Recorded data:
##############################
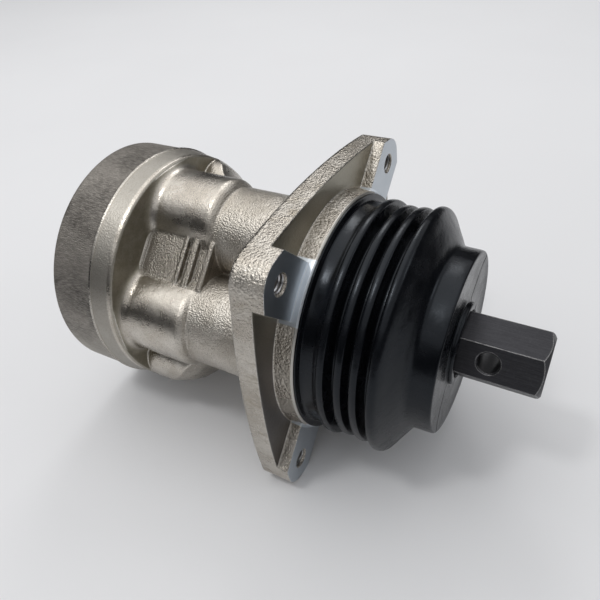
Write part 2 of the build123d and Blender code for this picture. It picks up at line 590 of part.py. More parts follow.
def boot():
    """Rubber bellows from the body's ring to the lever bar, as one closed shell."""
    folds, hollows = bellows_outline()
    foot_z = RING_TOP_Z + BOOT_FOOT_GAP
    crest = BOOT_CREST_R[-1]
    last_z = BOOT_CREST_Z[-1]
    rim = BOOT_COLLAR_R
    lip = BOOT_LIP_R
    outer = [
        (RING_IN_R - 0.2, BOOT_BEAD_Z), (RING_IN_R - 0.2, foot_z), (BOOT_FOOT_R, foot_z), (BOOT_FOOT_R, foot_z + 0.7),
        (BOOT_NECK_R + 0.4, foot_z + 0.9), (BOOT_NECK_R, foot_z + 1.6), (BOOT_NECK_R, BOOT_CREST_Z[0] - 3.4),
        (BOOT_NECK_R + 0.6, BOOT_CREST_Z[0] - 2.5)]
    outer += folds
    outer += [
        (crest - 0.8, last_z - 1.2), (crest, last_z - 0.3), (crest - 0.2, last_z + 0.9), (40.8, 33.7), (35.4, 37.2),
        (rim, BOOT_COLLAR_Z), (rim, BOOT_RIM_Z - 0.8), (rim - 0.8, BOOT_RIM_Z), (29.3, BOOT_RIM_Z - 0.6),
        (lip + 2, 44.9), (lip, 45.4), (lip, BOOT_LIP_TOP_Z - 0.8), (lip - 0.8, BOOT_LIP_TOP_Z)]
    inner = [
        (10.0, BOOT_LIP_TOP_Z), (10.0, 42.2), (29.6, 42.2), (31.2, 40.4), (31.2, 37.6), (38.8, 32.2),
        (43.0, last_z - 0.2)]
    inner += hollows[::-1]
    inner += [
        (BOOT_NECK_R - BOOT_WALL, 6.5), (BOOT_NECK_R - BOOT_WALL, PLATE_LIP_Z - 0.3),
        (PLATE_R + 0.3, PLATE_LIP_Z - 0.3), (PLATE_R + 0.3, BOOT_BEAD_Z)]
    return turned(outer + inner) - hexagon(BAR_AF + 0.4, 30, 60, BAR_ANGLE)


# ---------------------------------------------------------------- write every node
save("valve_body", valve_body())
save("retaining_plate", retaining_plate())
save("plate_screws", ring_of(plate_screw(), EAR_ANGLES, PLATE_SCREW_PITCH_R))
save("guide_o_rings", ring_of(guide_o_ring(), BORE_ANGLES, BORE_PITCH_R))
save("rod_seals", ring_of(rod_seal(), BORE_ANGLES, BORE_PITCH_R))

return_spring = coil(RETURN_SPRING_R, RETURN_WIRE, RETURN_TURNS, CHAMBER_FLOOR_Z + 0.1, PLUNGER_BOTTOM_Z - SEAT_T - 0.1)
control_spring = coil(
    CONTROL_SPRING_R, CONTROL_WIRE, CONTROL_TURNS, SPOOL_COLLAR_Z + SPOOL_COLLAR_H + 0.1,
    PLUNGER_BOTTOM_Z - SEAT_T - 0.1)
valve_pieces = {
    "plunger_guide": plunger_guide(), "plunger": plunger(), "spring_seat": spring_seat(), "spool": spool(),
    "return_spring": return_spring, "control_spring": control_spring}
for number, angle in enumerate(BORE_ANGLES, start=1):
    for name, piece in valve_pieces.items():
        save(f"{name}_{number}", at(angle, BORE_PITCH_R) * piece)

save("lower_yoke", lower_yoke())
save("joint_cross", joint_cross())
save("lower_bushes", ring_of(trunnion_bush(), (0, 180)))
save("upper_bushes", ring_of(trunnion_bush(), (90, 270)))
save("upper_yoke", upper_yoke())
save("swash_plate", swash_plate())
save("lock_nut", lock_nut())
save("lever_bar", lever_bar())
save("boot", boot())
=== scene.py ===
"""Hydraulic pilot joystick valve, dressed for its photograph: the valve lies on its side on a pale table.

Metres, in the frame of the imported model: +Z runs up the lever and the table is the plane on the +Y side.
"""
import math

import bmesh
import bpy
from mathutils import Matrix, Vector

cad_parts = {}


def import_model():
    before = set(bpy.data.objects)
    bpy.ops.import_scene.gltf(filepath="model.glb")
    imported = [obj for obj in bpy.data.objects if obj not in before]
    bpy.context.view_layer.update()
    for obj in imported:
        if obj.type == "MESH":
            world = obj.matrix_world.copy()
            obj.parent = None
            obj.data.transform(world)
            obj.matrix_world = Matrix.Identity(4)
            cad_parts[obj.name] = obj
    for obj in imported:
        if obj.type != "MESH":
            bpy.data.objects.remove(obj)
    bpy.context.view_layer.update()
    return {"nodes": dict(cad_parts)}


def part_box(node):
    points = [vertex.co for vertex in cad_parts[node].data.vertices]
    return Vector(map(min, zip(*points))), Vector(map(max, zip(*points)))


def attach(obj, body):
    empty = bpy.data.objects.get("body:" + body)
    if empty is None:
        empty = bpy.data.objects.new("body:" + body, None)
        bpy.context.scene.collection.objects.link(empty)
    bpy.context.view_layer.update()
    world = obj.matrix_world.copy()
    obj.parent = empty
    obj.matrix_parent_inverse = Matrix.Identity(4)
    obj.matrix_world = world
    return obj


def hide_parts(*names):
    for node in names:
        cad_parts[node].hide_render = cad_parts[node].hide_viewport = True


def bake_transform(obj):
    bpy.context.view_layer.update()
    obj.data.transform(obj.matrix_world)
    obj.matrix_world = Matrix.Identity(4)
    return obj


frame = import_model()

MM = 0.001
HALF_ROOT = 0.70711              # cosine of 45 degrees

# ---------------------------------------------------------------- dimensions, in millimetres
TABLE_Y = 52.2               # table plane: the flange's edge goes 3.1 past it, the port block stops 1.8 short
BLOCK_BOTTOM_Z = -104.0
BLOCK_SEAM_Z = -84.0         # parting line round the port block
BLOCK_TOP_Z = -74.5
FLANGE_BACK_Z = -12.0
FLANGE_FLOOR_Z = -4.5        # cast floor between the ears
CAVITY_Z = -6.0              # floor inside the ring
RING_IN_R = 44.0
RING_FOOT_R = 47.0
PAD_DISTANCE = 33.3          # web pads from the lever axis
PAD_TOP_Z = -44.0
BORE_PITCH_R = 25.0
BORE_ANGLES = [0, 90, 180, 270]
EAR_ANGLES = [45, 135, 225, 315]
EAR_PCR = 60.0
EAR_HOLE_R = 3.4
PORT_R = 5.9
PORT_PITCH_R = 33.0
PUMP_AND_TANK_ANGLES = [45, 225]
EAR_THREAD = {"depth": 0.42, "pitch": 1.25, "low_z": -11.4, "high_z": -0.5}        # M8
PORT_THREAD = {"depth": 0.55, "pitch": 1.337, "low_z": -103.2, "high_z": -92.0}    # G1/4
RETURN_SPRING = {"mean_r": 8.2, "wire_r": 0.8, "turns": 7}
CONTROL_SPRING = {"mean_r": 5.2, "wire_r": 0.65, "turns": 6}
MEETING_Z = 20.05            # groove where the two halves of the boot meet
BOOT_STEPS = 240             # divisions round the boot

scene = bpy.context.scene
scene.view_settings.view_transform = "Standard"


# ---------------------------------------------------------------- mesh helpers
def add_mesh(name, vertices, faces, smooth=True):
    """A new object from points in millimetres."""
    mesh = bpy.data.meshes.new(name)
    mesh.from_pydata([[c * MM for c in v] for v in vertices], [], faces)
    mesh.validate()
    for polygon in mesh.polygons:
        polygon.use_smooth = smooth
    obj = bpy.data.objects.new(name, mesh)
    scene.collection.objects.link(obj)
    return obj


def rounded(points, rounds=3):
    """Cuts the corners of an open line of (r, z) points until it is smooth. A doubled point stays sharper."""
    for _ in range(rounds):
        new = [points[0]]
        for a, b in zip(points, points[1:]):
            new.append(tuple(0.75 * p + 0.25 * q for p, q in zip(a, b)))
            new.append(tuple(0.25 * p + 0.75 * q for p, q in zip(a, b)))
        new.append(points[-1])
        points = new
    return points


def lathe(name, loop, steps=BOOT_STEPS):
    """Turns a closed loop of (r, z) points round the Z axis."""
    vertices, faces = [], []
    count = len(loop)
    for step in range(steps):
        angle = 2 * math.pi * step / steps
        c, s = math.cos(angle), math.sin(angle)
        vertices += [(r * c, r * s, z) for r, z in loop]
    for step in range(steps):
        a, b = step * count, (step + 1) % steps * count
        for i in range(count):
            j = (i + 1) % count
            faces.append((a + i, b + i, b + j, a + j))
    return add_mesh(name, vertices, faces)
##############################
Stated problem:
Start at the line with "obj.matrix_world = world" and stop after the line with "frame = import_model()". Repeat exactly the lines in that range.

Solution to this problem:
    obj.matrix_world = world
    return obj


def hide_parts(*names):
    for node in names:
        cad_parts[node].hide_render = cad_parts[node].hide_viewport = True


def bake_transform(obj):
    bpy.context.view_layer.update()
    obj.data.transform(obj.matrix_world)
    obj.matrix_world = Matrix.Identity(4)
    return obj


frame = import_model()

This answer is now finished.